Michele Rosenman:I see a question on the 179 that I can answer. I guess it says, "Take 179, there should be a profit before 179 or after." So with 179 deductions, there is a business income limitation. So if you elect 179 and the expense would bring your business income to a loss, that portion you can't take. You actually just carry it over to future years. And then there's something, "Is that called BAIT?" Well, BAIT is actually New Jersey's pass-through entity tax. Other states have different names. Let's see, what else?

William Ryan:Michele, for the pass-through entity tax, is it all the same or each of the states have slightly different rules for BAIT versus PTET?

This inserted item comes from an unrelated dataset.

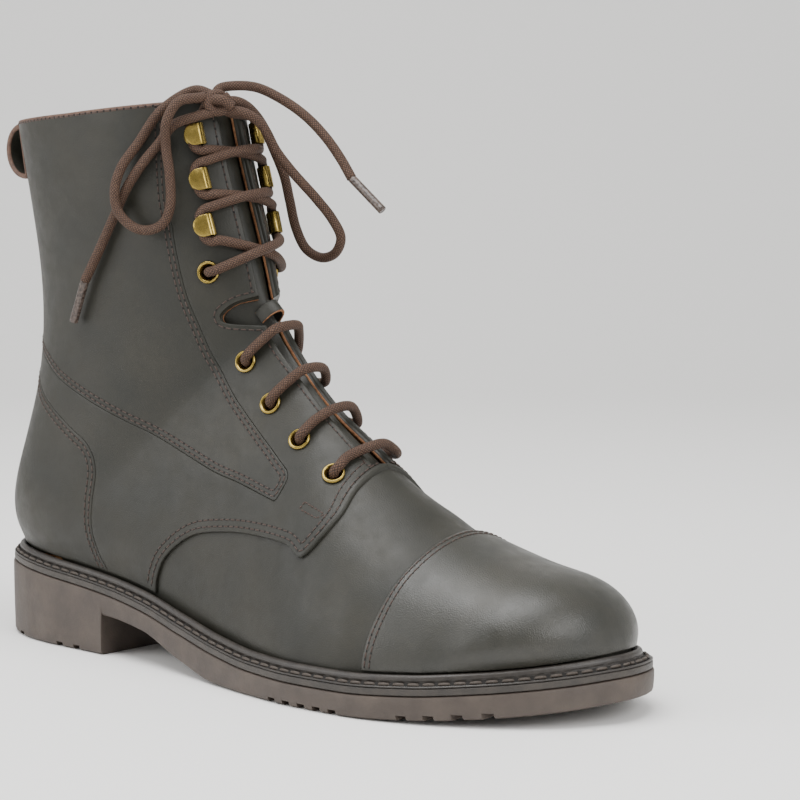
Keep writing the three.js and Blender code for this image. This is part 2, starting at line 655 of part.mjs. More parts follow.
const inFrontOfCap = (shift) => across([...seamLine(TOE_CAP_SEAM, shift),
  corner(2 * FAR, FAR), corner(2 * FAR, -FAR)]);
const behindQuarter = across([...seamLine(QUARTER_SEAM), corner(footX(0.5), FAR),
  corner(-FAR, FAR), corner(-FAR, -FAR)]);
const legOutline = (shift) => across([...seamLine(LEG_LOW_SEAM, shift),
  ...seamLine(LEG_FRONT_SEAM, shift).slice(1), corner(-FAR, FAR)]);
const counterOutline = (shift) => across([...seamLine(COUNTER_SEAM, shift),
  corner(-FAR, -FAR)]);

add('toe_cap', geometryOf(skinAbove.intersect(inFrontOfCap(0))), CAP);
add('heel_counter', geometryOf(skinAbove.intersect(counterOutline(0))), OLIVE);
for (const { name, side } of SIDES) {
  const half = sideOf(side);
  add(`leg_${name}`, geometryOf(skinAbove.intersect(half).intersect(legOutline(0))), OLIVE);
  add(`quarter_${name}`, geometryOf(skinAbove.intersect(half).intersect(behindQuarter)
    .subtract(legOutline(-GAP)).subtract(counterOutline(GAP))), OLIVE);
}

// Tongue under the facings
const tongueRows = upperRows.filter((u) => u >= THROAT_ROW - 2);
const tongueQuads = [];
const TONGUE_STEPS = 4;
for (const side of [-1, 1]) {
  for (let i = 0; i < tongueRows.length - 1; i += 1) {
    for (let k = 0; k < TONGUE_STEPS; k += 1) {
      const at = (u, step) => [side, u,
        vAtWidth(side, u, TONGUE_HALF) * step / TONGUE_STEPS];
      const quad = [at(tongueRows[i], k), at(tongueRows[i + 1], k),
        at(tongueRows[i + 1], k + 1), at(tongueRows[i], k + 1)];
      tongueQuads.push(side < 0 ? quad : quad.reverse());
    }
  }
}
const TONGUE_CLEARANCE = 1;
const tongueTop = -WALL - TONGUE_CLEARANCE;
add('tongue', geometryOf(wallOf(tongueQuads, tongueTop - TONGUE, tongueTop)), OLIVE);

// Eyelets: a flanged ring through the leather
const FLANGE_TOP = LAID_ON + GAP + 0.9;
const eyeletProfile = [[EYELET_BORE, -WALL], [EYELET_BORE + EYELET_EDGE, -WALL],
  [EYELET_BORE + EYELET_EDGE, LAID_ON + GAP], [EYELET_FLANGE, LAID_ON + GAP],
  [EYELET_FLANGE - 0.5, FLANGE_TOP], [EYELET_BORE + 0.3, FLANGE_TOP]];
for (const place of eyelets) {
  const profile = [...eyeletProfile, eyeletProfile[0]].map(([r, z]) => corner(r, z));
  const ring = new THREE.LatheGeometry(profile, ROUND);
  ring.rotateX(Math.PI / 2);
  add(place.name, geometryOf(solidOf(ring.applyMatrix4(seatOn(place, 0))), SLIVER_OF_FLATS),
    BRASS);
}

// Speed hooks: a strip of brass bent back over itself at the throat, round at its free end
const hookBack = -HOOK_REACH / 2;
const bend = HOOK_RISE / 2;
const BEND_STEPS = 4;
const hookProfile = new THREE.Shape()
  .moveTo(hookBack, 0)
  .lineTo(-hookBack - bend, 0)
  .absarc(-hookBack - bend, bend, bend, -Math.PI / 2, Math.PI / 2)
  .lineTo(hookBack, HOOK_RISE)
  .lineTo(hookBack, HOOK_RISE - HOOK_SHEET)
  .lineTo(-hookBack - bend, HOOK_RISE - HOOK_SHEET)
  .absarc(-hookBack - bend, bend, bend - HOOK_SHEET, Math.PI / 2, -Math.PI / 2, true)
  .lineTo(hookBack, HOOK_SHEET);
const hookPlan = new THREE.Shape()
  .moveTo(-hookBack + 1, -HOOK_WIDTH / 2)
  .lineTo(-hookBack + 1, HOOK_WIDTH / 2)
  .lineTo(0, HOOK_WIDTH / 2)
  .absellipse(0, 0, -hookBack, HOOK_WIDTH / 2, Math.PI / 2, 3 * Math.PI / 2);
function hookSolid() {
  const strip = new THREE.ExtrudeGeometry(hookProfile,
    { depth: HOOK_WIDTH + 2, bevelEnabled: false, curveSegments: BEND_STEPS });
  strip.rotateX(Math.PI / 2);
  strip.translate(0, HOOK_WIDTH / 2 + 1, 0);
  const plan = new THREE.ExtrudeGeometry(hookPlan,
    { depth: HOOK_RISE + 2, bevelEnabled: false, curveSegments: BEND_STEPS });
  plan.translate(0, 0, -1);
  return solidOf(strip).intersect(solidOf(plan));
}
for (const place of hooks) {
  const turn = new THREE.Matrix4().makeRotationZ(place.side < 0 ? 0 : Math.PI);
  const matrix = seatOn(place, LAID_ON + GAP).multiply(turn);
  add(place.name, geometryOf(hookSolid().transform(matrix.toArray()), SLIVER_OF_FLATS), BRASS);
}

// Keeper: a strap arched over the tongue in the notch of the facings
const KEEPER_RISE = 0.618;
const KEEPER_STEPS = 8;
const keeperRow = rowWhere(1, 0.5, (p) => p.z - seat(p.x) > KEEPER_RISE * UPPER_HEIGHT);
const keeperRings = Array.from({ length: KEEPER_STEPS + 1 }, (_, i) => {
  const width = lerp(-KEEPER_HALF, KEEPER_HALF, i / KEEPER_STEPS);
  const side = width < 0 ? -1 : 1;
  const { point, out } = skin(side, keeperRow, vAtWidth(side, keeperRow, Math.abs(width)));
  const { out: forward } = skin(side, keeperRow, 0);
  const along = new THREE.Vector3(forward.z, 0, -forward.x).multiplyScalar(KEEPER_WIDTH / 2);
  const arch = KEEPER_ARCH * (1 - (width / KEEPER_HALF) ** 2);
  const at = (height, turn) => point.clone().addScaledVector(out, height)
    .addScaledVector(along, turn);
  const under = tongueTop + 2.5 * GAP + arch;
  return [at(under, -1), at(under + LEATHER, -1), at(under + LEATHER, 1), at(under, 1)];
});
add('tongue_keeper', geometryOf(loft(keeperRings), SLIVER_OF_FLATS), OLIVE);

// Pull loop: a doubled strap that stands out behind the collar
const pullTop = skin(1, LAST_ROW, 2, LAID_ON + GAP).point;
const pullUp = pullTop.clone().sub(skin(1, LAST_ROW - 2, 2, LAID_ON + GAP).point).normalize();
const pullOut = new THREE.Vector3(-pullUp.z, 0, pullUp.x);
const pull = new THREE.Shape().absellipse(0, 0, PULL_HEIGHT / 2, PULL_DEPTH, 0, Math.PI);
pull.holes.push(new THREE.Path().absellipse(0, LEATHER, PULL_HEIGHT / 2 - PULL_STRAP,
  PULL_DEPTH - PULL_STRAP - LEATHER, 0, Math.PI));
const strap = new THREE.ExtrudeGeometry(pull,
  { depth: PULL_WIDTH, bevelEnabled: false, curveSegments: 14 });
strap.translate(-PULL_HEIGHT / 2, 0, -PULL_WIDTH / 2);
strap.applyMatrix4(new THREE.Matrix4().makeBasis(pullUp, pullOut,
  pullUp.clone().cross(pullOut)).setPosition(pullTop));
add('pull_loop', geometryOf(solidOf(strap), SLIVER_OF_FLATS), OLIVE);

// Lace across the throat: straight bars between the eyelets
const laceRadius = LACE / 2;
const LACE_SIDES = 8;
const laceRound = new THREE.Shape().absarc(0, 0, laceRadius, 0, 2 * Math.PI);
function laceTube(points, steps) {
  const tube = new THREE.ExtrudeGeometry(laceRound, { steps, bevelEnabled: false,
    extrudePath: new THREE.CatmullRomCurve3(points), curveSegments: LACE_SIDES / 2 });
  return solidOf(tube);
}
const overFlange = FLANGE_TOP + 4 * GAP + laceRadius;
const overFacing = LAID_ON + 2 * GAP + laceRadius;
const BAR_STEPS = 10;
const eyelet = (side, i) => eyelets.find((e) => e.side === side && e.name.endsWith(`_${i}`));
for (let i = 1; i < EYELETS.length; i += 1) {
  const from = eyelet(-1, i);
  const width = EYELETS[i - 1].width * LEG_WIDTH;
  const above = (side, distance, height) => {
    const row = rowWhere(side, distance, (p) => p.sub(from.point)
      .dot(new THREE.Vector3(from.up.x, 0, from.up.z)) > 0);
    return skin(side, row, vAtWidth(side, row, distance), height).point;
  };
  const half = (side) => [above(side, width, overFlange), above(side, width - 5, overFacing + 0.5),
    above(side, 4, overFacing)];
  add(`lace_bar_${i}`, geometryOf(laceTube([...half(-1), ...half(1).reverse()], BAR_STEPS),
    SLIVER_OF_FLATS), WAXED);
}

// Crossings: from each fitting to the next hook on the other side. At a hook the strands pass
// below and above the metal.
const besideHook = HOOK_WIDTH / 2 + 2 * GAP + laceRadius;
const underPlate = LAID_ON + GAP + HOOK_RISE / 2;
const strandEnd = ({ point, out, up }, step, height) => point.clone()
  .addScaledVector(up, step).addScaledVector(out, height);
const hook = (side, i) => hooks.find((h) => h.side === side && h.name.endsWith(`_${i}`));
const CROSS_STEPS = 10;
function strand(side, start, end) {
  const over = (s, width, share, height) => {
    const z = lerp(start.z, end.z, share);
    const row = rowWhere(s, width, (p) => p.z > z);
    return skin(s, row, vAtWidth(s, row, width), height).point;
  };
  return laceTube([start, over(side, 6, 0.35, overFacing + 0.6),
    over(-side, 6, 0.65, overFacing + 0.6), end], CROSS_STEPS);
}
for (let i = 1; i <= HOOKS.length; i += 1) {
  const [one, other] = [-1, 1].map((side) => {
    const start = i === 1 ? strandEnd(eyelet(side, EYELETS.length), 0, overFlange)
      : strandEnd(hook(side, i - 1), besideHook, underPlate);
    return strand(side, start, strandEnd(hook(-side, i), -besideHook, underPlate));
  });
  add(`lace_cross_${i}`, geometryOf(one.add(other), SLIVER_OF_FLATS), WAXED);
}

// The bow, in the part's own frame with the toe along +X. Knot, loops and ends are limp lace.
const KNOT = [79.5, -10.5, 214.5];
const KNOT_SIZE = [7, 6, 5.5];
const LOOP_LEFT = [[77, -11, 217.5], [70, -13.5, 219.3], [63, -24, 212], [54.6, -29, 199],
  [50, -33.4, 190], [48.4, -35.5, 181.5], [49.5, -35, 173.5], [54.6, -32, 167.5],
  [60, -29, 166.3], [66, -27, 169], [68.8, -26, 175], [68.4, -25.5, 187], [67, -26, 198],
  [69.5, -28, 207.5], [72.5, -24.6, 214.8], [77, -15, 216.8]];
const END_LEFT = [[79, -13, 211], [75, -18, 209.3], [68.5, -23, 206.3], [62.4, -25.5, 199],
  [56.5, -29, 191], [50, -31.2, 181.5], [45.6, -32, 173.5], [38, -32.6, 161], [31.2, -32.6, 151],
  [27.6, -32.6, 146]];
const AGLET_LEFT = [[27.6, -32.6, 146], [19.4, -31.6, 129.2]];
const LOOP_RIGHT = [[80, -8, 215], [82, -4, 215.2], [81.8, 3, 213], [82, 10, 207], [83.5, 15.5, 196.5],
  [85, 19.5, 186.5], [85, 22.5, 177], [86, 25, 166], [89.5, 27, 158], [97, 28, 154.8],
  [104.2, 28, 157], [108, 27, 163], [105.4, 25, 170], [100.6, 21, 178], [94, 15, 188],
  [90.3, 10, 196], [89.4, 3, 206], [86.5, -3, 210.6], [81, -8, 212]];
const END_RIGHT = [[77, -10, 217], [76, -6, 220], [78.5, 0, 221], [82, 8, 220.3], [89, 14, 216],
  [97.8, 18, 209.6], [105.6, 21, 201.6], [111.5, 23, 193.6], [116.5, 24, 186]];
const AGLET_RIGHT = [[116.5, 24, 186], [131.5, 25, 174]];
const onBoot = (places) => places.map(([x, y, z]) => new THREE.Vector3(x - boot.position.x, y, z));
const LOOP_STEPS = 24;
const END_STEPS = 15;
const AGLET = 3.4;

const ball = new THREE.SphereGeometry(1, 12, 8);
ball.scale(...KNOT_SIZE);
ball.translate(...onBoot([KNOT])[0].toArray());
const grown = new THREE.SphereGeometry(1, 12, 8);
grown.scale(...KNOT_SIZE.map((r) => r + GAP));
grown.translate(...onBoot([KNOT])[0].toArray());
const knot = solidOf(ball);
const aroundKnot = solidOf(grown);
add('lace_knot', geometryOf(knot, SLIVER_OF_FLATS), WAXED);
for (const [name, route, steps] of [['lace_loop_left', LOOP_LEFT, LOOP_STEPS],
  ['lace_loop_right', LOOP_RIGHT, LOOP_STEPS], ['lace_end_left', END_LEFT, END_STEPS],
  ['lace_end_right', END_RIGHT, END_STEPS]]) {
  add(name, geometryOf(laceTube(onBoot(route), steps).subtract(aroundKnot), SLIVER_OF_FLATS),
    WAXED);
}
for (const [name, places] of [['aglet_left', AGLET_LEFT], ['aglet_right', AGLET_RIGHT]]) {
  const [from, to] = onBoot(places);
  const along = to.clone().sub(from);
  const sheath = new THREE.CylinderGeometry(AGLET / 2, AGLET / 2, along.length() - 2 * GAP, LACE_SIDES);
  const turn = new THREE.Quaternion().setFromUnitVectors(new THREE.Vector3(0, 1, 0),
    along.clone().normalize());
  sheath.applyQuaternion(turn);
  const middle = from.clone().add(to).multiplyScalar(0.5)
    .addScaledVector(along.normalize(), GAP);
  sheath.translate(...middle.toArray());
  add(name, geometryOf(solidOf(sheath), SLIVER_OF_FLATS), WAXED);
}

export default boot;
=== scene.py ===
# %% [markdown]
# # A paddock boot in waxed leather
# This lesson dresses the solids of a right lace-up boot: leather panels with real edges and
# stitching, a welted rubber sole, brass eyelets and hooks, and a tied waxed lace. The solids are
# loaded first as a fixed frame. Every piece is made in metres in the same frame, and stands where
# its solid stands.

# %% Load the frame
import math

import bpy
import numpy as np
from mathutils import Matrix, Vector
from mathutils.kdtree import KDTree


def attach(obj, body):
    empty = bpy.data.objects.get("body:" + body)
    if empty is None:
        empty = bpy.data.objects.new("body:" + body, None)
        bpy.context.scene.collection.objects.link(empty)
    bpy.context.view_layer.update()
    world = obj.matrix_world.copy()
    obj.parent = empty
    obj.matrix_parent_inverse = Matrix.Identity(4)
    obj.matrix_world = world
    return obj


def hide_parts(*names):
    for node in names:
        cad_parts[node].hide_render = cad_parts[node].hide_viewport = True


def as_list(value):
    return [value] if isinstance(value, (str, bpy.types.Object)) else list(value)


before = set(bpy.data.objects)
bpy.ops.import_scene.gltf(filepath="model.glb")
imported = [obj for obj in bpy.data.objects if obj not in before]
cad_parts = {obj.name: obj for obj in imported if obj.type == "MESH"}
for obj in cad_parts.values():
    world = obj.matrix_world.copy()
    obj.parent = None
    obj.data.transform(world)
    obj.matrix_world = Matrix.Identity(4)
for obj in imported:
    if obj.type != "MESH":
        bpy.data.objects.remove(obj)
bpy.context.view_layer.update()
MM = 0.001

# %% [markdown]
# ## Camera, floor and light
# The boot was photographed from the front outer side, a little above, with a long lens. The camera
# stands at the place that was worked out from the outline of the boot. A photographer would light
# it with large soft boxes, so area lights are used here: one broad light from above for the sheen
# on the toe, one in front on the left for the leg, and a smaller one on the right for the edges.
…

Michele Rosenman:Yeah. They have different rules as to how much you could take. If you overpay, do you get a refund at the state level, or can your partner get a refund? All of the rules are different and that's why you really have to look at state to state, and also look at how they coincide with each other. Right? If you're filing in multiple states, you have to really see, will the other state allow you the same deduction? Do you have to add it back? It's really all across the board.

William Ryan:That's good to know. And then the election time is different for all the states too, so sometimes you need to make the election by certain dates.

Michele Rosenman:Yeah. Like New York, if you didn't make the election for 2022, you're done. You were supposed to make it March 15. They extended till September. So that's it. Some states allow you to make it with the state's due date for the return, and so it would be after the year that it's in effect, but unfortunately, even that's different across the board, so you really have to look.